* Data provided
--------------------
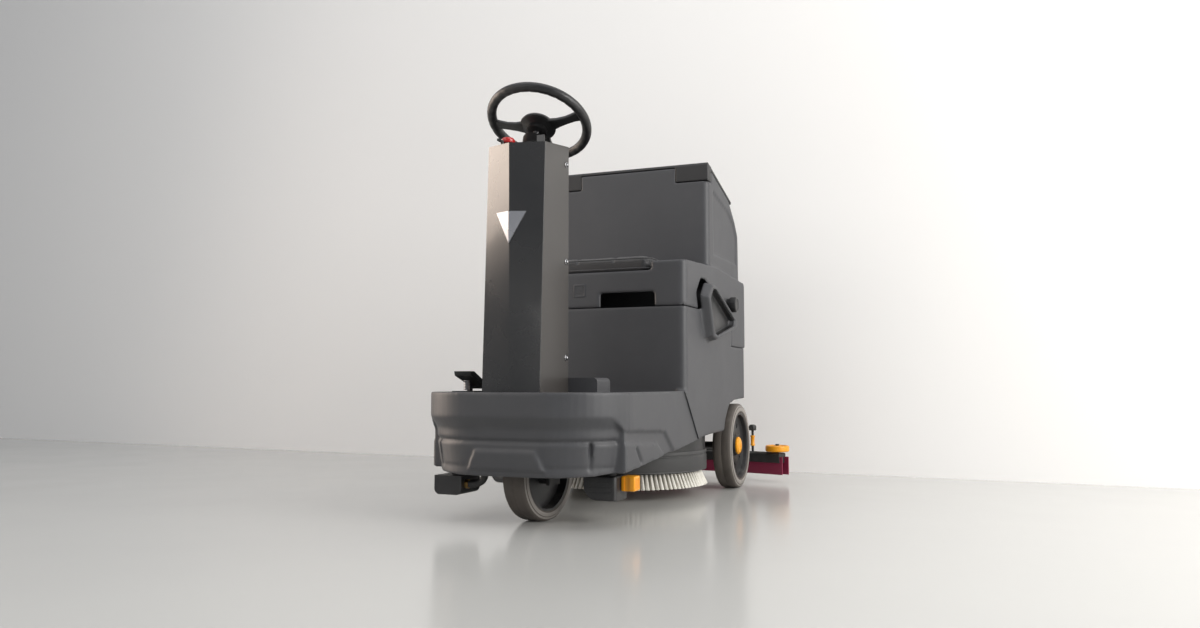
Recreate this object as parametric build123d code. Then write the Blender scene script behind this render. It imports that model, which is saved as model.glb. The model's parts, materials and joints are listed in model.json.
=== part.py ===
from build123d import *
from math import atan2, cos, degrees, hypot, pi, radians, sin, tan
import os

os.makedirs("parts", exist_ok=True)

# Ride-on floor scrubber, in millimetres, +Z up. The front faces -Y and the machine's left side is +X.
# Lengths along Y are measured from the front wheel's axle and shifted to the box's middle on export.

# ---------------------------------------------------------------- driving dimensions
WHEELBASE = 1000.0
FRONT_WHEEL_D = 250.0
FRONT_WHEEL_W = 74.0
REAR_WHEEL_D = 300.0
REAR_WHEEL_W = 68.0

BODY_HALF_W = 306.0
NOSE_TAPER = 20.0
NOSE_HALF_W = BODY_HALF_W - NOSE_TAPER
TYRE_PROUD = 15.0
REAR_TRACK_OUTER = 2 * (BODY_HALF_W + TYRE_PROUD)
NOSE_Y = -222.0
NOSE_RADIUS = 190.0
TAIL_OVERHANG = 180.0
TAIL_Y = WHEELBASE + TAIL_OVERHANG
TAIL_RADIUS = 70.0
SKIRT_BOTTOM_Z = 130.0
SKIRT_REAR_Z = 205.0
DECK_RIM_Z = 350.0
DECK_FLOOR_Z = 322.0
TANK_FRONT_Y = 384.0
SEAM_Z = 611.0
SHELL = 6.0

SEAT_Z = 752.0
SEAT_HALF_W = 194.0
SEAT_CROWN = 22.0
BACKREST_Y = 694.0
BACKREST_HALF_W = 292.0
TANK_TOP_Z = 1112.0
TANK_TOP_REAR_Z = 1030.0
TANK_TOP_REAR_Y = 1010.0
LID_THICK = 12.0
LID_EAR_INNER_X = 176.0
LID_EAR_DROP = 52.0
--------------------
* Task statement
Exactly as they stand, set down the lines from the top of the data through the line with "REAR_WHEEL_W = 68.0".

* Exercise result
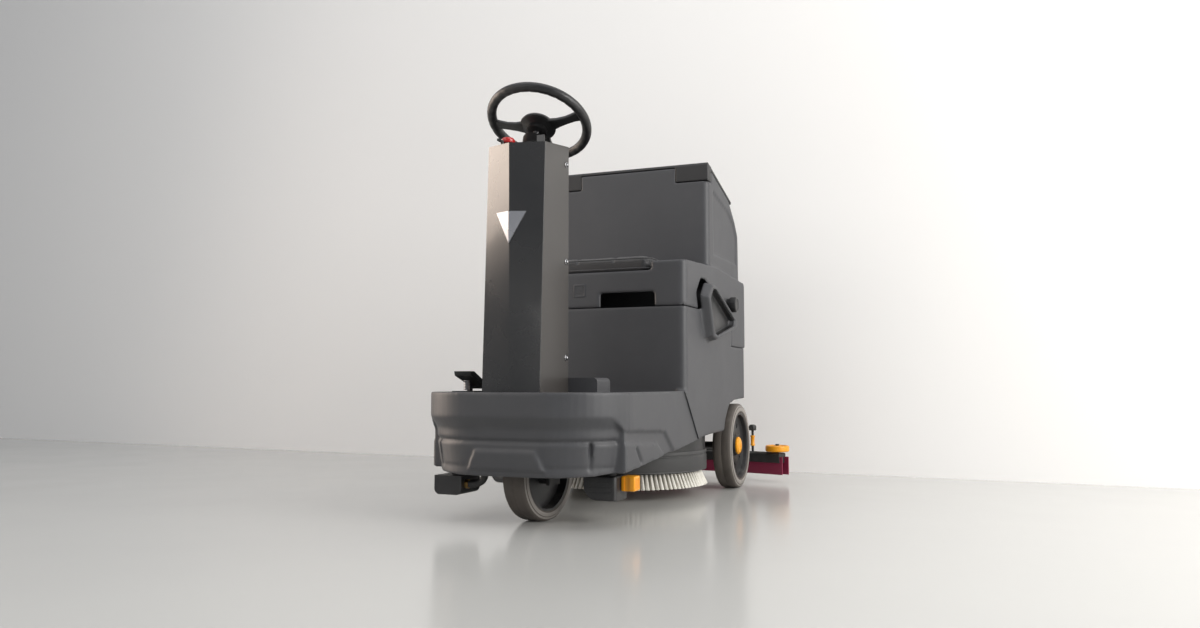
Recreate this object as parametric build123d code. Then write the Blender scene script behind this render. It imports that model, which is saved as model.glb. The model's parts, materials and joints are listed in model.json.
=== part.py ===
from build123d import *
from math import atan2, cos, degrees, hypot, pi, radians, sin, tan
import os

os.makedirs("parts", exist_ok=True)

# Ride-on floor scrubber, in millimetres, +Z up. The front faces -Y and the machine's left side is +X.
# Lengths along Y are measured from the front wheel's axle and shifted to the box's middle on export.

# ---------------------------------------------------------------- driving dimensions
WHEELBASE = 1000.0
FRONT_WHEEL_D = 250.0
FRONT_WHEEL_W = 74.0
REAR_WHEEL_D = 300.0
REAR_WHEEL_W = 68.0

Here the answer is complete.